What you will do — Write out all of the data without omission, exactly as shown.

Supplied entries —
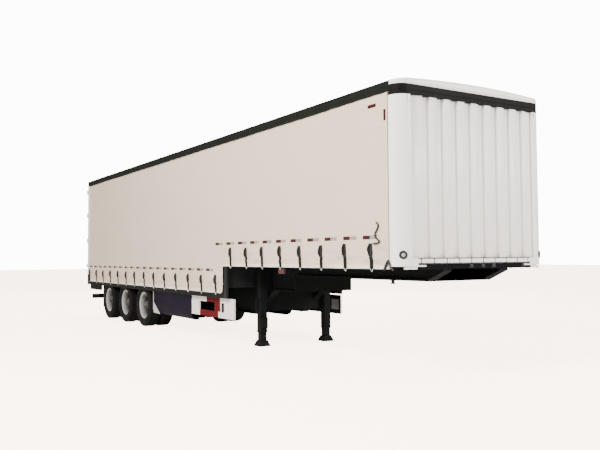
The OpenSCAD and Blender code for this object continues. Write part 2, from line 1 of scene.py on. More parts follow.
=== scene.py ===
import bmesh
import bpy
import numpy as np
from mathutils import Matrix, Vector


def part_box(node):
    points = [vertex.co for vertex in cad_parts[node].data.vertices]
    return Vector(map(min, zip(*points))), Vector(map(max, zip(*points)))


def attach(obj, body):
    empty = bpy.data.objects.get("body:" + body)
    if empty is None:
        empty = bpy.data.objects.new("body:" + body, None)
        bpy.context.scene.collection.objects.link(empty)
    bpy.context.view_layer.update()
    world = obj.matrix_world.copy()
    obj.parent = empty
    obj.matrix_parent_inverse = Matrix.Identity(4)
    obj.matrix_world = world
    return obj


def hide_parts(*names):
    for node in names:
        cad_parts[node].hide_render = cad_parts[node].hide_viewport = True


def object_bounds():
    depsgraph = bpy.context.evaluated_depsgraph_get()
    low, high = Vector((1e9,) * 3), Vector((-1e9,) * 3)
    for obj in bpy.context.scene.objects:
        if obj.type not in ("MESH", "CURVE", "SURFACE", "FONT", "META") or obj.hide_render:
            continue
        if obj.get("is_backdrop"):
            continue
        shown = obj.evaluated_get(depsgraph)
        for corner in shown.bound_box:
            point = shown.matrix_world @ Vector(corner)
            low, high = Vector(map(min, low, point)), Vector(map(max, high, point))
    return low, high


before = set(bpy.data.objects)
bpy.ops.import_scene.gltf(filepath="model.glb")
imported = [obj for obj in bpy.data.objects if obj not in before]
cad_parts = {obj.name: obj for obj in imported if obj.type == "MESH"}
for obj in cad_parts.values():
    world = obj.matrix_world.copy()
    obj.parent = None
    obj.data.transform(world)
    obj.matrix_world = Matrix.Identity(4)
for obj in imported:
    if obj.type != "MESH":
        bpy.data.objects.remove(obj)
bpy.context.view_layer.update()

# ---------------------------------------------------------------- studio
# A plain pale floor, a white surround and soft panel lights. The camera stands at a
# person's height ahead of the trailer's right front corner and looks back along it.

camera_place = np.array([13.371, -6.692, 1.557])
camera_yaw, camera_pitch, camera_roll = np.radians([148.263, 2.555, -0.379])
camera_lens = 42.62

forward = np.array([np.cos(camera_pitch) * np.cos(camera_yaw),
                    np.cos(camera_pitch) * np.sin(camera_yaw), np.sin(camera_pitch)])
level_right = np.cross(forward, [0, 0, 1])
level_right /= np.linalg.norm(level_right)
level_up = np.cross(level_right, forward)
right = np.cos(camera_roll) * level_right + np.sin(camera_roll) * level_up
up = np.cos(camera_roll) * level_up - np.sin(camera_roll) * level_right

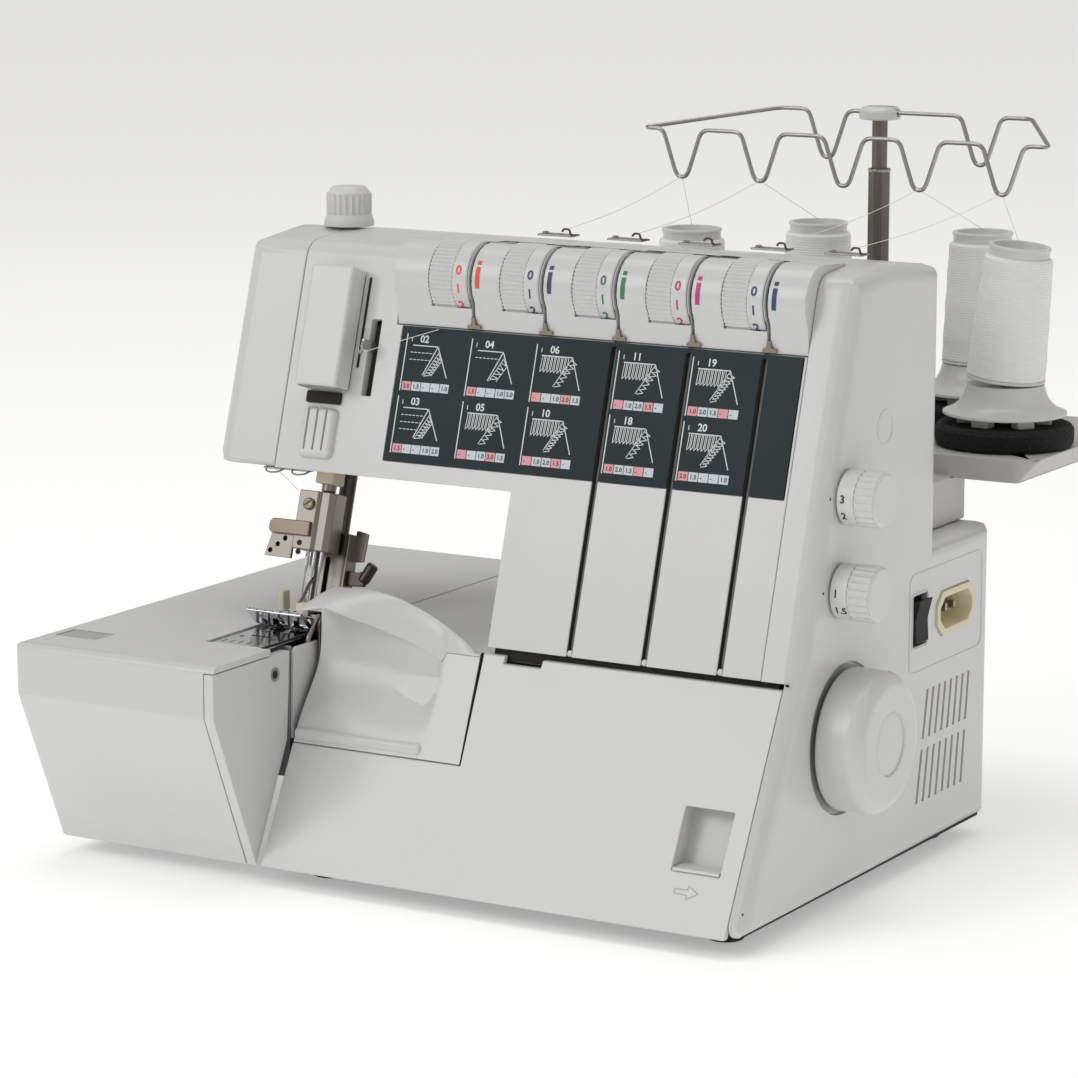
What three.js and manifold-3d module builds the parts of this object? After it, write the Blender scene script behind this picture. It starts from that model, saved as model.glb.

Response to the exercise —
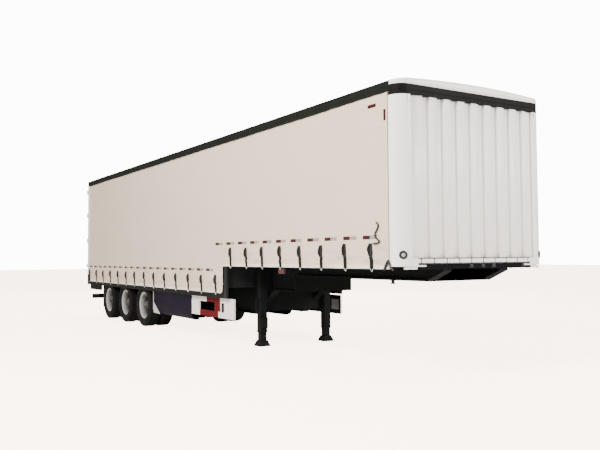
The OpenSCAD and Blender code for this object continues. Write part 2, from line 1 of scene.py on. More parts follow.
=== scene.py ===
import bmesh
import bpy
import numpy as np
from mathutils import Matrix, Vector


def part_box(node):
    points = [vertex.co for vertex in cad_parts[node].data.vertices]
    return Vector(map(min, zip(*points))), Vector(map(max, zip(*points)))


def attach(obj, body):
    empty = bpy.data.objects.get("body:" + body)
    if empty is None:
        empty = bpy.data.objects.new("body:" + body, None)
        bpy.context.scene.collection.objects.link(empty)
    bpy.context.view_layer.update()
    world = obj.matrix_world.copy()
    obj.parent = empty
    obj.matrix_parent_inverse = Matrix.Identity(4)
    obj.matrix_world = world
    return obj


def hide_parts(*names):
    for node in names:
        cad_parts[node].hide_render = cad_parts[node].hide_viewport = True


def object_bounds():
    depsgraph = bpy.context.evaluated_depsgraph_get()
    low, high = Vector((1e9,) * 3), Vector((-1e9,) * 3)
    for obj in bpy.context.scene.objects:
        if obj.type not in ("MESH", "CURVE", "SURFACE", "FONT", "META") or obj.hide_render:
            continue
        if obj.get("is_backdrop"):
            continue
        shown = obj.evaluated_get(depsgraph)
        for corner in shown.bound_box:
            point = shown.matrix_world @ Vector(corner)
            low, high = Vector(map(min, low, point)), Vector(map(max, high, point))
    return low, high


before = set(bpy.data.objects)
bpy.ops.import_scene.gltf(filepath="model.glb")
imported = [obj for obj in bpy.data.objects if obj not in before]
cad_parts = {obj.name: obj for obj in imported if obj.type == "MESH"}
for obj in cad_parts.values():
    world = obj.matrix_world.copy()
    obj.parent = None
    obj.data.transform(world)
    obj.matrix_world = Matrix.Identity(4)
for obj in imported:
    if obj.type != "MESH":
        bpy.data.objects.remove(obj)
bpy.context.view_layer.update()

# ---------------------------------------------------------------- studio
# A plain pale floor, a white surround and soft panel lights. The camera stands at a
# person's height ahead of the trailer's right front corner and looks back along it.

camera_place = np.array([13.371, -6.692, 1.557])
camera_yaw, camera_pitch, camera_roll = np.radians([148.263, 2.555, -0.379])
camera_lens = 42.62

forward = np.array([np.cos(camera_pitch) * np.cos(camera_yaw),
                    np.cos(camera_pitch) * np.sin(camera_yaw), np.sin(camera_pitch)])
level_right = np.cross(forward, [0, 0, 1])
level_right /= np.linalg.norm(level_right)
level_up = np.cross(level_right, forward)
right = np.cos(camera_roll) * level_right + np.sin(camera_roll) * level_up
up = np.cos(camera_roll) * level_up - np.sin(camera_roll) * level_right

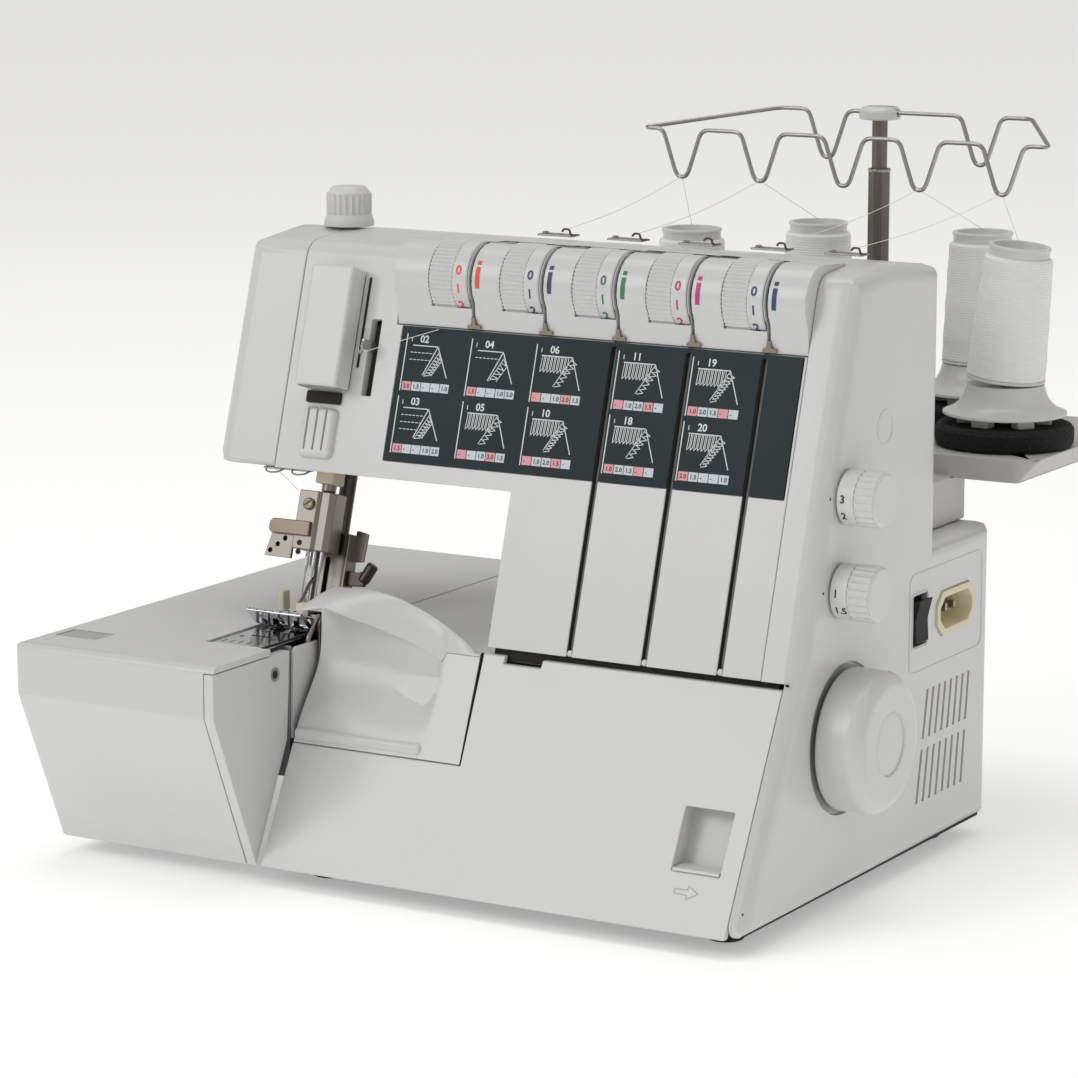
What three.js and manifold-3d module builds the parts of this object? After it, write the Blender scene script behind this picture. It starts from that model, saved as model.glb.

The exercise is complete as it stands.